▸ Supplied material:

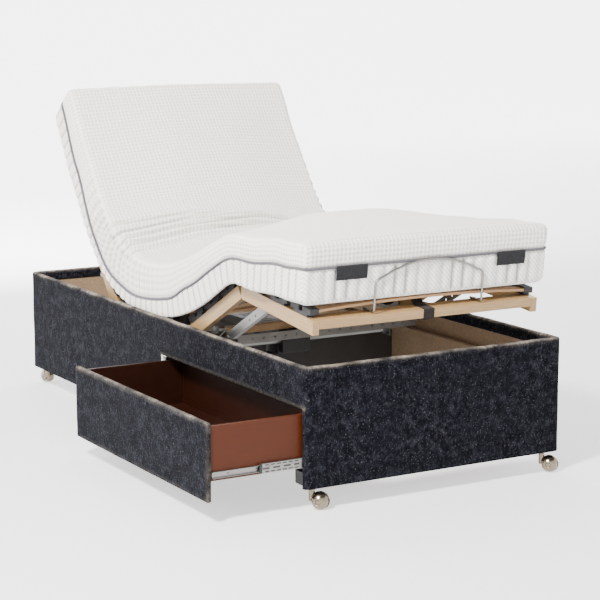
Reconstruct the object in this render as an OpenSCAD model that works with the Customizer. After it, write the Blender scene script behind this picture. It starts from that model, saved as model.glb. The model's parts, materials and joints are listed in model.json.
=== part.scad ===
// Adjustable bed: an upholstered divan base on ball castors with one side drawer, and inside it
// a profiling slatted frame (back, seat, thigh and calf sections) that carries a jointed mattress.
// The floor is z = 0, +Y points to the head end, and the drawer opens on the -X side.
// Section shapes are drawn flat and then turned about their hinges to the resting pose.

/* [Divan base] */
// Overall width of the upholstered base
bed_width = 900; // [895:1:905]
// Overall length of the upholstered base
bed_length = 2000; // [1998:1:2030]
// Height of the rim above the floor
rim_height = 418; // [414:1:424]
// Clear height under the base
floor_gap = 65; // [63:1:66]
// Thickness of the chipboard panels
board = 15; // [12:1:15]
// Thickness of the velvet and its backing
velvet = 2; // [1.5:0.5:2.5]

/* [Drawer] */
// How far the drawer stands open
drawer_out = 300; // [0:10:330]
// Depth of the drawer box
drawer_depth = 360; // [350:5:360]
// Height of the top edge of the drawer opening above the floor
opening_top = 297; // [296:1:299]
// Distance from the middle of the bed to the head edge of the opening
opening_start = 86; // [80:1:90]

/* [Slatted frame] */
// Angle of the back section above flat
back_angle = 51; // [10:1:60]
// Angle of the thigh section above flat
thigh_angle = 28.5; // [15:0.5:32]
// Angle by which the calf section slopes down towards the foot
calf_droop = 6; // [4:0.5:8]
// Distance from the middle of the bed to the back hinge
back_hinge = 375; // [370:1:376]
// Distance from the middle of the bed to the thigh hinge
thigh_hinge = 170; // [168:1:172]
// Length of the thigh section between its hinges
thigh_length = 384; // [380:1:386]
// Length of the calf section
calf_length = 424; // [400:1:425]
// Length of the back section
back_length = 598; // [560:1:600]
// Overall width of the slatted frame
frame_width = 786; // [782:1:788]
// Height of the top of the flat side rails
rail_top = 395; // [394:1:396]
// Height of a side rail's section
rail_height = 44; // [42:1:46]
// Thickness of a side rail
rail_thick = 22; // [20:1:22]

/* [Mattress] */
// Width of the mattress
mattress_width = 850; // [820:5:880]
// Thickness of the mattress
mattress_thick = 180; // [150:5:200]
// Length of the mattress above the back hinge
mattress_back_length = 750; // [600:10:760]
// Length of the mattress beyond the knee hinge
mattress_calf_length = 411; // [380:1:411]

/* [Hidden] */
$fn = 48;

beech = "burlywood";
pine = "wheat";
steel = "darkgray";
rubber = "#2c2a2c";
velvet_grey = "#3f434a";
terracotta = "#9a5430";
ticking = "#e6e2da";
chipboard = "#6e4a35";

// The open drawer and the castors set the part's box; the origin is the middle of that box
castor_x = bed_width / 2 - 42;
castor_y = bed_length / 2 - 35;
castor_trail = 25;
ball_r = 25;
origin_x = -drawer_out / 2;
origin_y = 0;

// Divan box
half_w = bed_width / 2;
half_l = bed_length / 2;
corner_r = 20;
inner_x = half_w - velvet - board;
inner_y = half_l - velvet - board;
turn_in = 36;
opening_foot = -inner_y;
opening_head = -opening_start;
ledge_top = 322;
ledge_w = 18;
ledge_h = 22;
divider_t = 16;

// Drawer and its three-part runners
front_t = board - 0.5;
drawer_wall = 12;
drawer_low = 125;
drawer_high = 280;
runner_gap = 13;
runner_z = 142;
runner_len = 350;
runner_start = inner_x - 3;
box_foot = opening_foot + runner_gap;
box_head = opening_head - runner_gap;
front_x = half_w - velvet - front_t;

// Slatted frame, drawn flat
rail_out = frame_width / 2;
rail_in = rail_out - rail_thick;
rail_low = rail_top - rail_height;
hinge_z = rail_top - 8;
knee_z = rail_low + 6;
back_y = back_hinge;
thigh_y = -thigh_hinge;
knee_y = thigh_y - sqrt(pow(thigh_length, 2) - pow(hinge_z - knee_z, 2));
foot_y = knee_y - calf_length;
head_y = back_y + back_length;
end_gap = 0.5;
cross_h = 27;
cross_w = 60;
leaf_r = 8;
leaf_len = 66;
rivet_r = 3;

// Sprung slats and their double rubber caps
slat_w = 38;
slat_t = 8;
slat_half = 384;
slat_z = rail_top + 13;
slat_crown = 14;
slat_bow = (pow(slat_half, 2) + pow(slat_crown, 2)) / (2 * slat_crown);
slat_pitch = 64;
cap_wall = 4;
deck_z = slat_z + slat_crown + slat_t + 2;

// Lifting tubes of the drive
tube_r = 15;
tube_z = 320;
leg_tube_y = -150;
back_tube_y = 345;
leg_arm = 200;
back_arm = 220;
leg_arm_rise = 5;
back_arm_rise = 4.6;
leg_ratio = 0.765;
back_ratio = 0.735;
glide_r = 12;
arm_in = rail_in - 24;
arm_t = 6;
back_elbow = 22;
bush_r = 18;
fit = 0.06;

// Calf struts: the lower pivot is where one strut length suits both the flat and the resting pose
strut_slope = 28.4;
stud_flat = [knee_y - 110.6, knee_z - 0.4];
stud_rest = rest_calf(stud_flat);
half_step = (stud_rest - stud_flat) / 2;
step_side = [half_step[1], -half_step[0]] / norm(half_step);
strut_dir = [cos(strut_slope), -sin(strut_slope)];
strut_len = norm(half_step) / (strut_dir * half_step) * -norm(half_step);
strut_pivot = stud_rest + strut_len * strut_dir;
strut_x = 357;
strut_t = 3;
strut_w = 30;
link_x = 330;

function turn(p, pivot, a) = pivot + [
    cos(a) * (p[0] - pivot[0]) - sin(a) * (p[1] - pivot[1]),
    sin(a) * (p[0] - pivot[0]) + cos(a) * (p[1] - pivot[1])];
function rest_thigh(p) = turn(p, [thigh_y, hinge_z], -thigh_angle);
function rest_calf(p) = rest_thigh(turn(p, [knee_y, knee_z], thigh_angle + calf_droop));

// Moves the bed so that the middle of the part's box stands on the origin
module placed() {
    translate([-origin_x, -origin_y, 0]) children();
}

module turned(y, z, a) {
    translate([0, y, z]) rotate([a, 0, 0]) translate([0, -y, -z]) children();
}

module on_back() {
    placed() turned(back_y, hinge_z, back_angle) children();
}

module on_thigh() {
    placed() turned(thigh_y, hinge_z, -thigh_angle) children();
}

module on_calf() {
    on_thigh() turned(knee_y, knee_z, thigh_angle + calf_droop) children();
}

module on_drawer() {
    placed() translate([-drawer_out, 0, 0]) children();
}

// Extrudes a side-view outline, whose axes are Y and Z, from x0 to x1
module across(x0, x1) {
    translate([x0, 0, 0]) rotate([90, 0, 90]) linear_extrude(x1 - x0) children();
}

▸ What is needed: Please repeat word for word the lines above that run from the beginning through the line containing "opening_start = 86; // [80:1:90]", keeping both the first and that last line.

▸ Answer to the problem:
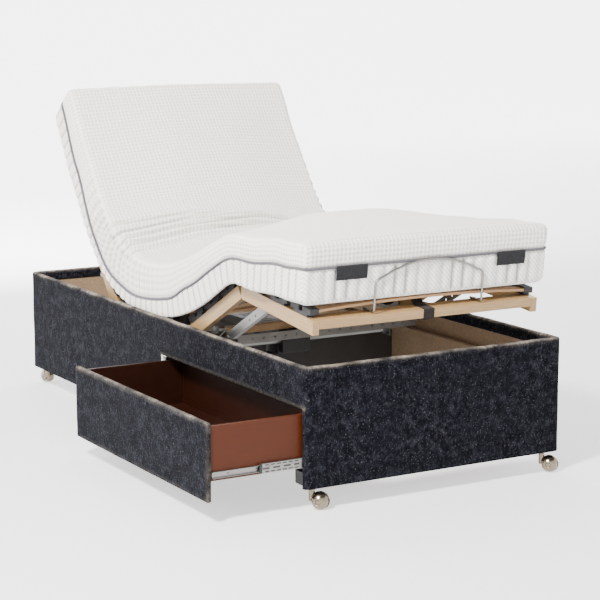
Reconstruct the object in this render as an OpenSCAD model that works with the Customizer. After it, write the Blender scene script behind this picture. It starts from that model, saved as model.glb. The model's parts, materials and joints are listed in model.json.
=== part.scad ===
// Adjustable bed: an upholstered divan base on ball castors with one side drawer, and inside it
// a profiling slatted frame (back, seat, thigh and calf sections) that carries a jointed mattress.
// The floor is z = 0, +Y points to the head end, and the drawer opens on the -X side.
// Section shapes are drawn flat and then turned about their hinges to the resting pose.

/* [Divan base] */
// Overall width of the upholstered base
bed_width = 900; // [895:1:905]
// Overall length of the upholstered base
bed_length = 2000; // [1998:1:2030]
// Height of the rim above the floor
rim_height = 418; // [414:1:424]
// Clear height under the base
floor_gap = 65; // [63:1:66]
// Thickness of the chipboard panels
board = 15; // [12:1:15]
// Thickness of the velvet and its backing
velvet = 2; // [1.5:0.5:2.5]

/* [Drawer] */
// How far the drawer stands open
drawer_out = 300; // [0:10:330]
// Depth of the drawer box
drawer_depth = 360; // [350:5:360]
// Height of the top edge of the drawer opening above the floor
opening_top = 297; // [296:1:299]
// Distance from the middle of the bed to the head edge of the opening
opening_start = 86; // [80:1:90]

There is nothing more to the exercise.